For 1, we could simply model total number of mosquitos (regardless of species), or we could try to build separate predictions for each species. I think I favor the former. It's simpler to implement and interpret. That's why I built a version of the data with one row per trap per date and a count of total mosquitos.

For 2, we could model each species separately or presence of WNV in any species. Although I created a version of the data that has one row per trap per date, we could revert to the original format that has one row per trap per date per batch of 1-50 mosquitos. The latter is more complicated and ill-suited to some modeling approaches but might be slightly richer. I'm not sure if it's worth it. Thoughts?

Modeling approaches:

I think linear regression, logistic regression, and random forests can handle the data the way I tentatively structured it.

For time series methods, we might need to further reshape data so that we have have one observation for every calendar day (whereas right now we only have observations when a trap was tested). One option is to restructure so that we have weekly summaries for each trap instead of data aggregated to the data when the trap results were recorded.

Thoughts?

commented

One thing I thought of today while pondering this problem...

We can simplify the modeling work and build a model to predict (exactly what you had in your post):

  1. How many mosq (time series prediction)
  2. How many expected cases of wnv (classification problem)

But -- both these would be at an "aggregate" Chicago level, yes? We will not be predicting the "location" of the high mosq count, or the "location" of the wnv cases.

Of course we could try predicting location too - but it gets much more complex.

Personally, I like the idea of running a single model to predict time- and location-specific mosquito counts & WNV presence (or, actually, two models -- one for each target variable). But I think we can simplify that by using latitude/longitude and other geographic indicators rather than one hot encoding the WNV traps by name.

commented

List of websites talking about modeling this problem:

  1. KH Blog
  2. His github
  3. Another solution

Question: how to handle time, especially for lagged trap data?

If we want to use time series methods that will actually respect time (i.e. use only past data when examining each time point), the methods I'm familiar with require regular observations at some defined periodicity -- e.g. daily, weekly, monthly, quarterly or yearly data.

In our case, we have approximately weekly data. If we limit to traps that are active in a given year, I estimate that about 70% of the data points are taken within a week of the preceding data point for the same trap and about 93% within two weeks. We do occasionally have 2-3 data points within the same week for a given trap. This presents some issues for calculated lag terms for the target variables, which is why I didn't construct them already.

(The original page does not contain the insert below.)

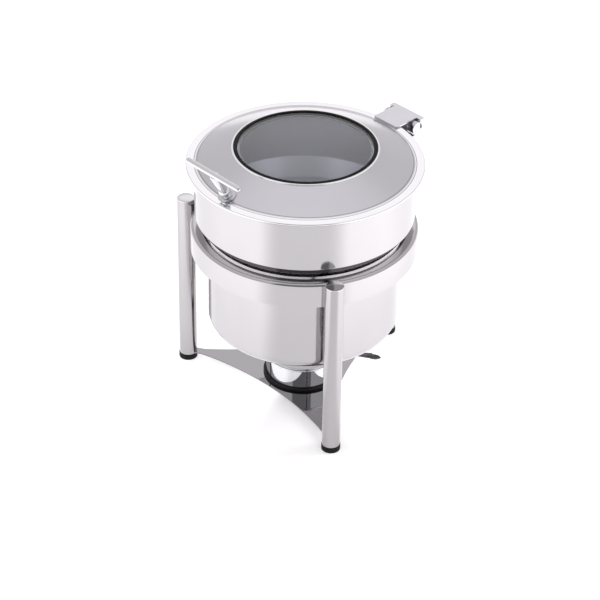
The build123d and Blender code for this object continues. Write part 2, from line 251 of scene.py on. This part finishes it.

I favor weekly time series over monthly because we give up a lot of granularity if we move to monthly data. If we want to force data to conform to weekly time series, we could impute the missing trap results, possibly just using a simple interpolation (average of preceding and subsequent points). We also have discontinuities since data only runs from about May to October each year. We could treat the missing data points as having zero mosquitos. Although these approaches will introduce noise (and bias), they would give us a way to use conventional time series methods. I think they'll be useful for getting insights into decomposition (seasonal, trend components) and making decisions about lag terms (differencing, moving averages, etc.). Pros: allows us to run time series methods (e.g. ARIMA). Cons: more data munging, have to run separate models for each trap (or cluster, if we have a clustering approach we're happy with).

Alternatively, instead of forcing data into a weekly time series structure, we could simply used observed dates and calculate the lagged terms using the most recently observed results and an additional variable indicating the lag time (in days). Pros: fewer changes to data and data structure; works for methods that don't require periodicity or enforce time. Cons: still have to deal with missing data for lag terms. Random forests, for example, do not typically run when you have missing data. Imputation is messy and could bias models.

Thoughts?

I have used external regressors with ARIMA using the forecast package in R, but it's a bit clunky and hard to work with many different regressors at the same time.

Another option may possibly be adaptations of XGBoost specifically for time series.